Es passte einfach alles, was man Narrativ nennt: aufgewachsen mit einer alleinerziehenden Mutter im Gemeindebau, mit Fleiß und Leistung den Sprung in die Akademikerkaste geschafft und dann – 130 Jahre nach deren Gründung – die erste Frau an der Spitze der Sozialdemokratie.

Video-Umfrage: Soll es eine Stichwahl geben?

"Ich will die erste Kanzlerin werden", schmetterte Pamela Rendi-Wagner im November 2018 den Delegierten in der Messehalle Wels entgegen, als diese sie mit 97,8 Prozent zur Vorsitzenden wählten. Christian Kern, zu eitel für die Rolle des Oppositionschefs, warf wenige Wochen zuvor hin – nicht aber, ohne die Nachfolge zu regeln. Die Gesundheitsministerin, die erst am Vorabend ihrer Angelobung zwei Jahre zuvor in die SPÖ eingetreten war, soll die Partei übernehmen. Gegen alle interne Logik, gegen alle Tradition, aber mit seinem Versprechen, dass er schweigen werde. "Die Rollen Waldorf und Statler sind in unserer Partei stabil besetzt", ätzte Kern, offenbar ein Muppets-Fan, damals leichthin. Er sollte recht behalten.

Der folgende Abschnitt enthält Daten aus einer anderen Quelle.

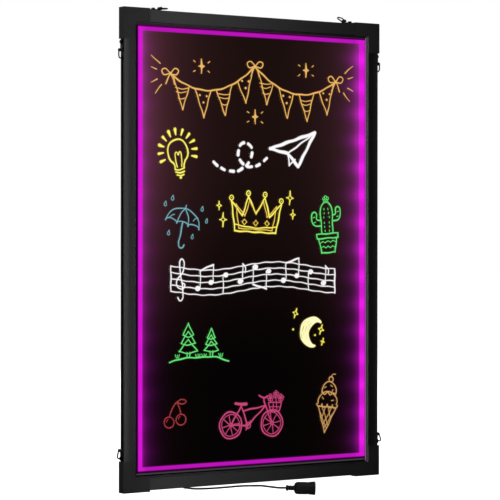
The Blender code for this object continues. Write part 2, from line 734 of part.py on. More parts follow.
def boot_profile():
    """Collar, then a neck with grooves that let it bend; the cord enters at the bottom."""
    top = BOOT_COLLAR_LENGTH + BOOT_NECK_LENGTH
    chamfer = BOOT_GROOVE_DEPTH
    profile = [(0.0, top), (BOOT_NECK_RADIUS, top)]
    pitch = BOOT_NECK_LENGTH / BOOT_GROOVES
    for index in range(BOOT_GROOVES):
        low = top - (index + 1) * pitch
        profile += [
            (BOOT_NECK_RADIUS, low + pitch / 2),
            (BOOT_NECK_RADIUS - BOOT_GROOVE_DEPTH, low + pitch / 2 - chamfer / 2),
            (BOOT_NECK_RADIUS - BOOT_GROOVE_DEPTH, low + chamfer / 2),
            (BOOT_NECK_RADIUS, low),
        ]
    return profile + [
        (BOOT_COLLAR_RADIUS, BOOT_COLLAR_LENGTH),
        (BOOT_COLLAR_RADIUS, chamfer),
        (BOOT_COLLAR_RADIUS - chamfer, 0.0),
        (0.0, 0.0),
    ]


def shell_profile():
    """Rounded shoulder, ribbed body, groove and flared end, with the socket's recess at the top."""
    body_low = SHELL_SHOULDER_LENGTH
    body_high = body_low + SHELL_BODY_LENGTH
    groove_low = body_high
    groove_high = groove_low + SHELL_GROOVE_LENGTH
    top = groove_high + SHELL_END_LENGTH
    rim = SHELL_GROOVE_DEPTH
    shoulder = [
        (BOOT_NECK_RADIUS + (SHELL_RADIUS - BOOT_NECK_RADIUS) * math.cos(a), body_low * (1 - math.sin(a)))
        for a in quarter_turn(SHOULDER_STEPS)
    ]
    return [
        (0.0, top - SOCKET_DEPTH),
        (SOCKET_RADIUS, top - SOCKET_DEPTH),
        (SOCKET_RADIUS, top),
        (SHELL_END_RADIUS - rim, top),
        (SHELL_END_RADIUS, top - rim),
        (SHELL_RADIUS, groove_high),
        (SHELL_RADIUS - SHELL_GROOVE_DEPTH, groove_high),
        (SHELL_RADIUS - SHELL_GROOVE_DEPTH, groove_low),
        (SHELL_RADIUS, groove_low),
        *shoulder,
        (0.0, 0.0),
    ]


def add_ribs(mesh, low, high, steps):
    """Press every second pair of lengthwise lines inward, which leaves ribs between them."""
    sides_per_rib = steps // SHELL_RIBS
    for vertex in mesh.vertices:
        radius = math.hypot(vertex.co.x, vertex.co.y)
        line = round(math.atan2(vertex.co.y, vertex.co.x) / (2 * math.pi) * steps)
        outer = radius > SHELL_RADIUS - SHELL_GROOVE_DEPTH / 2
        if outer and low <= vertex.co.z <= high and line % sides_per_rib:
            scale = 1 - SHELL_RIB_DEPTH / radius
            vertex.co.x *= scale
            vertex.co.y *= scale


def make_connector():
    boot_place = connector_matrix(PIECE_GAP)
    boot_length = BOOT_COLLAR_LENGTH + BOOT_NECK_LENGTH
    boot = turned_mesh("connector_boot", boot_profile(), FINE_STEPS)
    add_object("connector_boot", boot, BOARD, "connector", boot_place)

    shell_start = PIECE_GAP + boot_length + PIECE_GAP
    shell = turned_mesh("connector_shell", shell_profile(), SHELL_STEPS)
    shell_length = SHELL_SHOULDER_LENGTH + SHELL_BODY_LENGTH + SHELL_GROOVE_LENGTH + SHELL_END_LENGTH
    add_ribs(shell, SHELL_SHOULDER_LENGTH / 2, shell_length, SHELL_STEPS)
    add_object("connector_shell", shell, BOARD, "connector", connector_matrix(shell_start))

    insert_low = shell_start + shell_length - SOCKET_DEPTH + PIECE_GAP
    insert_length = SOCKET_DEPTH - PIECE_GAP - INSERT_RECESS
    profile = [
        (0.0, insert_length),
        (SOCKET_RADIUS - PIECE_GAP, insert_length),
        (SOCKET_RADIUS - PIECE_GAP, 0.0),
        (0.0, 0.0),
    ]
    insert_place = connector_matrix(insert_low)
    insert_mesh = turned_mesh("connector_insert", profile, FINE_STEPS)
    insert = add_object("connector_insert", insert_mesh, BOARD, "seal", insert_place)
    spots = [Vector((sign * CONTACT_SPACING / 2, 0, 0)) for sign in (-1, 1)]
    socket_height = insert_length - CONTACT_LENGTH
    tall = insert_length
    centres = [spot + Vector((0, 0, socket_height + tall / 2)) for spot in spots]
    holes = cylinders_mesh("contact_holes", centres, CONTACT_RADIUS + PIECE_GAP, tall, Matrix.Identity(4))
    boolean(insert, cutter("contact_holes", holes, insert_place))
    make_contacts(spots, socket_height + PIECE_GAP, insert_length, insert_place)


def make_contacts(spots, low, high, place):
    """Two tubes that take the other half's pins."""
    profile = [
        (CONTACT_BORE_RADIUS, high),
        (CONTACT_RADIUS, high),
        (CONTACT_RADIUS, low),
        (0.0, low),
        (0.0, low + CONTACT_BORE_RADIUS),
        (CONTACT_BORE_RADIUS, low + CONTACT_BORE_RADIUS),
        (CONTACT_BORE_RADIUS, high),
    ]
    mesh = turned_mesh("connector_contact", profile, SMALL_STEPS)
    for number, spot in enumerate(spots, start=1):
        frame = place @ Matrix.Translation(spot)
        add_object(f"connector_contact_{number}", mesh, BOARD, "contact", frame)


# Hanger frame: X along the rail away from the cap, Z outward from the rail's outer face, Y across it
SECTION_TO_HANGER = Matrix.Rotation(math.pi / 2, 4, "X")


def strap_outline():
    """Plate and rolled knuckle seen from the side: x along the rail, y outward."""
    low = PIECE_GAP
    high = PIECE_GAP + STRAP_THICKNESS
    hinge = (HINGE_DISTANCE, HINGE_HEIGHT)
    inner = RING_WIRE_RADIUS + PIECE_GAP
    outer = inner + STRAP_THICKNESS
    start = -math.pi / 2
    outside = arc(hinge, outer, start, STRAP_CURL_END, FINE_ARC_STEP)
    inside = arc(hinge, inner, STRAP_CURL_END, start, FINE_ARC_STEP)
    return [(-STRAP_END_REACH, low)] + outside + inside + [(-STRAP_END_REACH, high)]


def strap_mesh():
    mesh = extruded_outlines("hanger_strap", [strap_outline()], STRAP_WIDTH / 2)
    mesh.transform(SECTION_TO_HANGER)
    bm = bmesh.new()
    bm.from_mesh(mesh)
    end = -STRAP_END_REACH
    corners = [
        edge
        for edge in bm.edges
        if all(abs(v.co.x - end) < MERGE_DISTANCE for v in edge.verts)
        and abs(edge.verts[0].co.y - edge.verts[1].co.y) < MERGE_DISTANCE
    ]
    bmesh.ops.bevel(bm, geom=corners, offset=STRAP_CORNER_RADIUS, segments=3, affect="EDGES", profile=0.5)
    bm.to_mesh(mesh)
    bm.free()
    return mesh


def ring_points():
    """The D-shaped wire in the hanger's frame, about its hinge: straight bar, two legs, round end."""
    half = RING_WIDTH / 2
    corner = RING_CORNER_RADIUS
    flat = arc((corner, corner - half), corner, math.pi, 1.5 * math.pi, ARC_STEP)
    flat += arc((RING_REACH - half, 0.0), half, -math.pi / 2, math.pi / 2, FINE_ARC_STEP)
    flat += arc((corner, half - corner), corner, math.pi / 2, math.pi, ARC_STEP)
    return [(x, y, 0.0) for x, y in flat]


def hanger_screw_mesh():
    strap_top = PIECE_GAP + STRAP_THICKNESS
    head_low = strap_top + PIECE_GAP
    head_high = head_low + HANGER_HEAD_HEIGHT
    nut_top = -CHANNEL_LIP - PIECE_GAP
    shank_end = nut_top - NUT_THICKNESS + PIECE_GAP
    edge = HANGER_HEAD_HEIGHT / 2
    crown = [
        (HANGER_HEAD_RADIUS - edge * (1 - math.sin(a)), head_high - edge * (1 - math.cos(a)))
        for a in quarter_turn(CROWN_STEPS)
    ]
    profile = [
        (0.0, head_high),
        *crown,
        (HANGER_HEAD_RADIUS, head_low),
        (HANGER_SHANK_RADIUS, head_low),
        (HANGER_SHANK_RADIUS, shank_end),
        (0.0, shank_end),
    ]
    return turned_mesh("hanger_screw", profile, SMALL_STEPS)


def hanger_nut_mesh():
    """A slip-in nut under the channel's lips."""
    top = -CHANNEL_LIP - PIECE_GAP
    half_width = CHANNEL_WIDTH / 2 - PIECE_GAP
    low = (-NUT_LENGTH / 2, -half_width, top - NUT_THICKNESS)
    high = (NUT_LENGTH / 2, half_width, top)
    return box_mesh("hanger_nut", low, high, NUT_EDGE_CHAMFER)


def hanger_frame(side, end, slide):
    """The hanger's place: its screw's axis, where it leaves the rail's outer face."""
    outward = DIRECTIONS[side]
    away = -DIRECTIONS[end]
    half_width = BOARD_WIDTH / 2
    middle = Vector((0, 0, MIDDLE_HEIGHT))
    outer = half_width if side in ("left", "right") else MIDDLE_HEIGHT
    length = MIDDLE_HEIGHT if side in ("left", "right") else half_width
    inset = length - CAP_LEG_LENGTH - PIECE_GAP - STRAP_END_REACH - slide
    place = middle + outward * (outer - CAP_PROUD) - away * inset
    turn = Matrix((away, outward.cross(away), outward)).transposed().to_4x4()
    return Matrix.Translation(place) @ turn


def make_hangers():
    strap = strap_mesh()
    screw = hanger_screw_mesh()
    nut = hanger_nut_mesh()
    ring = wire_mesh("hanger_ring", ring_points(), RING_WIRE_RADIUS, closed=True)
    hole_length = CHANNEL_LIP + CHANNEL_DEPTH + HINGE_HEIGHT
    centres = [Vector((0, 0, 0))]
    hole = cylinders_mesh("hanger_hole", centres, HANGER_HOLE_RADIUS, 2 * hole_length, Matrix.Identity(4))
    for place, (side, end, slide, lift) in HANGERS.items():
        frame = hanger_frame(side, end, slide)
        carriage = bpy.data.objects.new(f"hanger_{place}", None)
        BOARD.objects.link(carriage)
        carriage.matrix_world = frame
        strap_object = add_object(f"hanger_strap_{place}", strap, BOARD, "black_steel")
        nut_object = add_object(f"hanger_nut_{place}", nut, BOARD, "steel")
        screw_object = add_object(f"hanger_screw_{place}", screw, BOARD, "black_steel")
        ring_object = add_object(f"hanger_ring_{place}", ring, BOARD, "black_steel")
        drill = cutter(f"hanger_hole_{place}", hole)
        for obj in (strap_object, nut_object, screw_object, ring_object, drill):
            obj.parent = carriage
        ring_object.location = (HINGE_DISTANCE, 0, HINGE_HEIGHT)
        ring_object.rotation_euler = (0, -lift, 0)
        boolean(strap_object, drill)
        boolean(nut_object, drill)


def main():
    holes = make_rails()
    make_corner_caps()
    make_corner_keys(holes)
    make_cap_screws()
    make_glazing()
    make_led_ribbons()
    make_feed_leads()
    make_cord_grommet()
    make_cord()
    make_connector()
    make_hangers()


main()
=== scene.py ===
"""Looks of the LED writing board: camera, cord, marker drawings, materials, floor and lights.

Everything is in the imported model's frame: +X to the right seen from the front, -Y towards the viewer,
+Z up, with the origin on the ground under the middle of the board. Lengths are in metres.
"""
import math
import random

import bmesh
import bpy
from mathutils import Matrix, Vector


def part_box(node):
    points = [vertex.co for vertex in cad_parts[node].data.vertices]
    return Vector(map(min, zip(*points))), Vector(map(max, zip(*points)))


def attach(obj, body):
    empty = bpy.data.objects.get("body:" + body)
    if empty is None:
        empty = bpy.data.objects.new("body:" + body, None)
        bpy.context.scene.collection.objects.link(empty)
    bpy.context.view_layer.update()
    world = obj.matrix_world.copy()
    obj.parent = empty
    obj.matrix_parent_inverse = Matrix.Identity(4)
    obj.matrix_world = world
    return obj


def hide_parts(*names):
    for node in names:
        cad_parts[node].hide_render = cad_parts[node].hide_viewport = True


MM = 0.001
WHITE = (1.0, 1.0, 1.0, 1.0)
BLACK = (0.0, 0.0, 0.0, 1.0)

# Camera, fitted to the board's edges in the photograph
IMAGE_WIDTH_PIXELS = 500
FOCAL_PIXELS = 2249.1
SENSOR_WIDTH_MM = 36
CAMERA_PLACE = (-1.6759, -2.4060, 0.3203)
CAMERA_YAW = math.radians(-34.757)
CAMERA_PITCH = math.radians(89.695)
CAMERA_ROLL = math.radians(0.036)
CLIP_START = 0.1
CLIP_END = 100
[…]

Der Ibiza-Elfmeter wurde nicht verwertet

Ein Jahr später war es so weit. Die SPÖ konnte die mit dem Ibiza-Video aufgelegten Elfmeter nicht verwerten, erreichte in der infolge ausgerufenen Nationalratswahl mit 21,18 Prozent das historisch schlechteste Ergebnis. Dann ging es erst richtig bergab. Zyklisch meldete sich Hans Peter Doskozil und belebte das Gerücht um die bevorstehende Ablöse von Rendi-Wagner immer wieder aufs Neue.

Kurzfristig sah es nach einer Trendwende aus: Als die Pandemie ihren Höhepunkt erreichte, war die SPÖ-Chefin im öffentlichen Diskurs und den Umfragen auf Augenhöhe mit der Regierungsriege um Sebastian Kurz. Die Fachexpertise, ihr empathischer Umgang, manche sahen gar einen Gegenentwurf zum männlichen Überlegenheitsgefühl der türkisen Truppe. Aber spätestens, als sie die rote Linie überschritt, um mit Herbert Kickl gemeinsam Kurz zu stürzen, ging ihr der rote Faden verloren. Sie taumelte in Inhalten, in der internen Kommunikation, in der Darstellung nach außen, ließ von Vertrauten nicht ab, auch wenn es sie selbst gerettet hätte. Und: Wahlen wurden in Serie verloren.

Würde man mit einem Mann auch so umgehen?

Warum sie sich das Amt trotz dauernder Querschüsse antut? "Verantwortungsbewusstsein" war die häufigste Antwort auf diese oft gestellte Frage. Ob man einen Mann so lange mit solcher Minderleistung gewähren hätte lassen, wird nun gefragt. Ob sich ein Mann die Querschüsse so lange hätte gefallen lassen, halten andere dagegen. Und: Hätte man sich dieses Mobbing bei einem männlichen Vorsitzenden überhaupt erlaubt? Fragen, deren Aufarbeitung der SPÖ guttäten, die aber in der aktuellen Gemengelage keine Priorität haben.

Sie wolle das Leben der Menschen gerechter und besser machen, meinte Rendi-Wagner im November 2018. Mit ihrem Rücktritt hat sie für ihr Umfeld einen Schritt dahin getan.